The introduction of low-power, portable, low-bandwidth devices has brought about new (or rediscovered) uses for data compression. Van Jacobson introduced TCP/IP Header Compression in RFC1144 to improve interactive performance over low-speed (wired) serial links [19], but it is equally applicable to wireless. By taking advantage of uniform header structure and self-similarity over the course of a particular networked conversation, 40 byte headers can be compressed to 3-5 bytes. Three byte headers are the common case. An all-purpose header compression scheme (not confined to TCP/IP or any particular protocol) appears in [24]. TCP/IP payloads can be compressed as well with IPComp [39], but this can be wasted effort if data has already been compressed at the application layer.

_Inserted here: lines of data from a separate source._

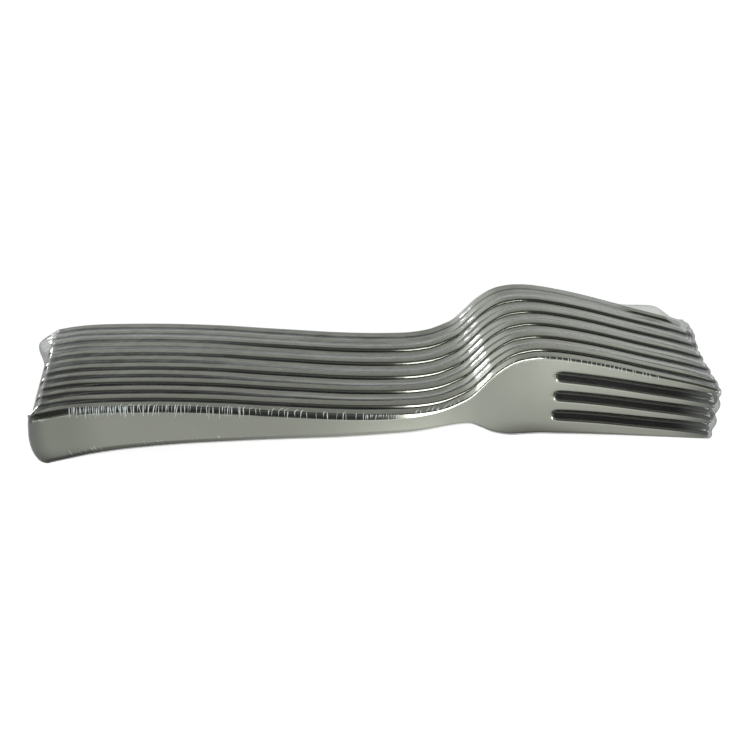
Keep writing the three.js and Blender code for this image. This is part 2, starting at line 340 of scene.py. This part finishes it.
def new_material(name):
    material = bpy.data.materials.new(name)
    material.use_nodes = True
    material.node_tree.nodes.clear()
    return material, material.node_tree


# Vacuum-metallised polystyrene: a mirror of evaporated metal under clear lacquer on a moulded
# skin.  The eye gets a slightly grey-green mirror, softened by the lacquer, with the faint
# unevenness of the moulding and a gloss that varies in fine lines along the fork.
metallised_polystyrene, tree = new_material("metallised_polystyrene")
place = add(tree, "ShaderNodeTexCoord")
haze = add(tree, "ShaderNodeTexNoise", Vector=(place, "Object"), Scale=90.0, Detail=3.0)
bright = add(tree, "ShaderNodeMix", {"data_type": "RGBA"}, i0=(haze, "Fac"),
             i6=linear("#CFD1C4"), i7=linear("#D8DACD"))
# painted shade: the backs and the walls of the slots get a dark grey, so that the slots look dim
free_of_painted_shade = add(tree, "ShaderNodeAttribute", {"attribute_name": "free_of_painted_shade"})
shaded_tone = add(tree, "ShaderNodeMix", {"data_type": "RGBA"}, i0=(free_of_painted_shade, "Fac"),
           i6=linear("#35372F"), i7=(bright, "Result"))
# polish lines 0.4 mm apart that run along the fork, and moulding waves about 6 mm long
along_fork = add(tree, "ShaderNodeMapping", Vector=(place, "Object"), Scale=(0.05, 1.0, 1.0))
polish = add(tree, "ShaderNodeTexNoise", Vector=(along_fork, "Vector"), Scale=2500.0, Detail=2.0)
gloss = add(tree, "ShaderNodeMapRange", Value=(polish, "Fac"), To_Min=0.1, To_Max=0.13)
waves = add(tree, "ShaderNodeTexNoise", Vector=(place, "Object"), Scale=160.0, Detail=1.0)
wavy = add(tree, "ShaderNodeBump", Strength=0.05, Distance=0.0002, Height=(waves, "Fac"))
shader = add(tree, "ShaderNodeBsdfPrincipled", Base_Color=(shaded_tone, "Result"), Metallic=1.0,
             Roughness=(gloss, "Result"), Normal=(wavy, "Normal"))
add(tree, "ShaderNodeOutputMaterial", Surface=(shader, "BSDF"))

for k in range(FORKS):
    fork_name = f"fork_{k + 1:02d}"
    fork = fork_mesh(f"moulded_{fork_name}", k)
    fork.data.materials.append(metallised_polystyrene)
    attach(fork, "root")
    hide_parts(fork_name)


# The wrap: one sleeve of clear shrink film, drawn tight by heat over the edges of the block.  It
# follows the hollow of the nearest head, is slack in a small pocket at the handle ends and in a
# flap over the far tips, and is drawn in between the tips.
FILM_GAP = 0.07
FILM_SPAN = np.array([(-97, 0), (2, 0), (20, 0.15), (45, 0.3), (74, 0.15), (97, 0)])
FILM_ENDS = (-94.4, 95.25)
SAG, FLAP, LOOSE_BELOW = 0.1, 2.2, 0.1  # between two forks, over the far tips, under the block
END_ROUND, END_CORNER = 2.3, 2.4  # how far the handle ends curve in, and out at the near top corner
WEB_IN_PAIR, WEB_BETWEEN = 0.7, 1.5  # how far the film is drawn in between the tips


def rise_of_film(x, k):
    """How far the film rides up at place k: level over each fork, from 0.22 to 0.88 of its place in
    the stack, and in a straight line from there to the next fork."""
    forks = np.repeat(np.arange(FORKS), 2)
    places = forks + np.tile([0.22, 0.88], FORKS)
    rises = np.stack([fork_rise(int(fork), x) for fork in forks]).reshape(len(forks), -1)
    seat = np.interp(k, places, np.arange(len(forks)))
    low = np.clip(np.floor(seat).astype(int), 0, len(forks) - 2)
    part = seat - low
    point = np.arange(x.size).reshape(x.shape)
    return rises[low, point] * (1 - part) + rises[low + 1, point] * part


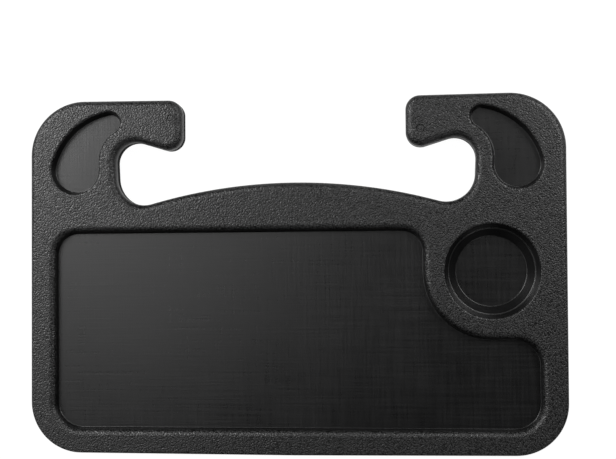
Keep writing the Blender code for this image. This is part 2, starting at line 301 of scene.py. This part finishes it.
def rounded_path(corners, closed):
    """A path through corners of the form (x, y, radius), each rounded by its radius."""
    points = []
    last = len(corners) - 1
    for index, (x, y, radius) in enumerate(corners):
        if not closed and index in (0, last):
            points.append((x, y))
            continue
        before = corners[index - 1]
        after = corners[(index + 1) % len(corners)]
        points += arc(*corner_arc(before[:2], (x, y), after[:2], radius))
    return [here for index, here in enumerate(points) if math.dist(here, points[index - 1]) > same_point]


def circle_crossing(first, first_radius, second, second_radius, side):
    """Where two circles cross, on the left of the way from first to second when side is 1."""
    apart = math.dist(first, second)
    along = (first_radius ** 2 - second_radius ** 2 + apart ** 2) / (2 * apart)
    across = math.sqrt(max(first_radius ** 2 - along ** 2, 0))
    unit = ((second[0] - first[0]) / apart, (second[1] - first[1]) / apart)
    x = first[0] + unit[0] * along - unit[1] * across * side
    y = first[1] + unit[1] * along + unit[0] * across * side
    return (x, y)


def edge_corners():
    """The corners of the right half's lower and outer edges, with their radii."""
    return [
        (0, -bottom_reach, 0),
        (bottom_half_width, -bottom_reach + bottom_bow, bottom_corner_radius),
        (top_half_width, top_reach, top_corner_radius),
    ]


def board_outline():
    """The whole outline of the board, anticlockwise from the middle of the arch."""
    tip_top = top_reach - hook_tip_drop
    tip_bottom = tip_top - hook_tip_length
    root_x = hook_tip_half_gap + hook_root_reach
    root_y = tip_bottom + hook_root_rise
    lower_x = hook_tip_half_gap + hook_lower_reach - hook_lower_radius
    arch_centre = (0, arch_top - arch_radius)
    lower_y = arch_centre[1] + math.sqrt((arch_radius + hook_lower_radius) ** 2 - lower_x ** 2)
    lower_centre = (lower_x, lower_y)
    meet = angle_between(arch_centre, lower_centre)
    corners = edge_corners() + [
        (hook_tip_half_gap, tip_top, hook_tip_upper_radius),
        (hook_tip_half_gap, tip_bottom, hook_tip_lower_radius),
        (root_x, root_y, hook_upper_radius),
        (lower_x + hook_lower_radius, lower_y, 0),
    ]
    half = rounded_path(corners, False)
    half += arc(lower_centre, hook_lower_radius, 0, meet - math.pi)[1:]
    arch_step = (math.pi / 2 - meet) / arch_steps
    half += arc(arch_centre, arch_radius, meet, math.pi / 2, arch_step)[1:]
    mirrored = [(-x, y) for x, y in reversed(half[1:-1])]
    return half + mirrored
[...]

The Low-Bandwidth File System (LBFS) exploits similarities between the data stored on a client and server, to exchange only data blocks which differ [31]. Files are divided into blocks with content-based fingerprint hashes. Blocks can match any file in the file system or the client cache; if client and server have matching block hashes, the data itself need not be transmitted. Compression is applied before the data is transmitted. Rsync [44] is a protocol for efficient file transfer which preceded LBFS. Rather than content-based fingerprints, Rsync uses its rolling hash function to account for changes in block size. Block hashes are compared for a pair of files to quickly identify similarities between client and server. Rsync block sharing is limited to files of the same name.
A protocol-independent scheme for text compression, NCTCSys, is presented in [30]. NCTCSys involves a common dictionary shared between client and server. The scheme chooses the best compression method it has available (or none at all) for a dataset based on parameters such as file size, line speed, and available bandwidth.
Along with remote proxy servers which may cache or reformat data for mobile clients, splitting the proxy between client and server has been proposed to implement certain types of network traffic reduction for HTTP transactions [14,23]. Because the delay required for manipulating data can be small in comparison with the latency of the wireless link, bandwidth can be saved with little effect on user experience. Alternatively, compression can be built into servers and clients as in the mod_gzip module available for the Apache webserver and HTTP 1.1 compliant browsers [16]. Delta encoding, the transmission of only parts of documents which differ between client and server, can also be used to compress network traffic [15,27,28,35].
Besides architectural constraints, high level languages such as C may introduce false dependencies which can be removed by disciplined programmers. For instance, the use of a global variable implies loads and stores which can often be eliminated through the use of register-allocated local variables. Both types of optimizations are used as guidelines by PHiPAC [6], an automated generator of optimized libraries. In addition to these general coding rules, architectural parameters are provided to a code generator by search scripts which work to find the best-performing routine for a given platform.
Yang et al. measured the power and energy impact of various compiler optimizations, and reached the conclusion that energy can be saved if the compiler can reduce execution time and memory references [48]. Simunic found that floating point emulation requires much energy due to the sheer number of extra instructions required [46]. It was also discovered that instruction flow optimizations (such as loop merging, unrolling, and software pipelining) and ISA specific optimizations (e.g., the use of a multiply-accumulate instruction) were not applied by the ARM compiler and had to be introduced manually. Writing such energy-efficient source code saves more energy than traditional compiler speed optimizations [45].
The CMU Odyssey project studied ``application-aware adaptation'' to deal with the varying, often limited resources available to mobile clients. Odyssey trades data quality for resource consumption as directed by the operating system. By placing the operating system in charge, Odyssey balances the needs of all running applications and makes the choice best suited for the system. Application-specific adaptation continues to improve. When working with a variation of the Discrete Cosine Transform and computing first with DC and low-frequency components, an image may be rendered at 90% quality using just 25% of its energy budget [41]. Similar results are shown for FIR filters and beamforming using a most-significant-first transform. Parameters used by JPEG lossy image compression can be varied to reduce bandwidth requirements and energy consumption for particular image quality requirements [43]. Research to date has focused on situations where energy-fidelity tradeoffs are available. Lossless compression does not present this luxury because the original bits must be communicated in their entirety and re-assembled in order at the receiver.
When looking at an entire system of wireless devices, it may be reasonable to allow some to individually use more energy in order to minimize the total energy used by the collection. Designing a low-overhead method for devices to cooperate in this manner would be a worthwhile endeavor. To facilitate such dynamic energy adjustment, we are working on EProf: a portable, realtime, energy profiler which plugs into the PC-Card socket of a portable device [22]. EProf could be used to create feedback-driven compression software which dynamically tunes its parameters or choice of algorithms based on the measured energy of a system.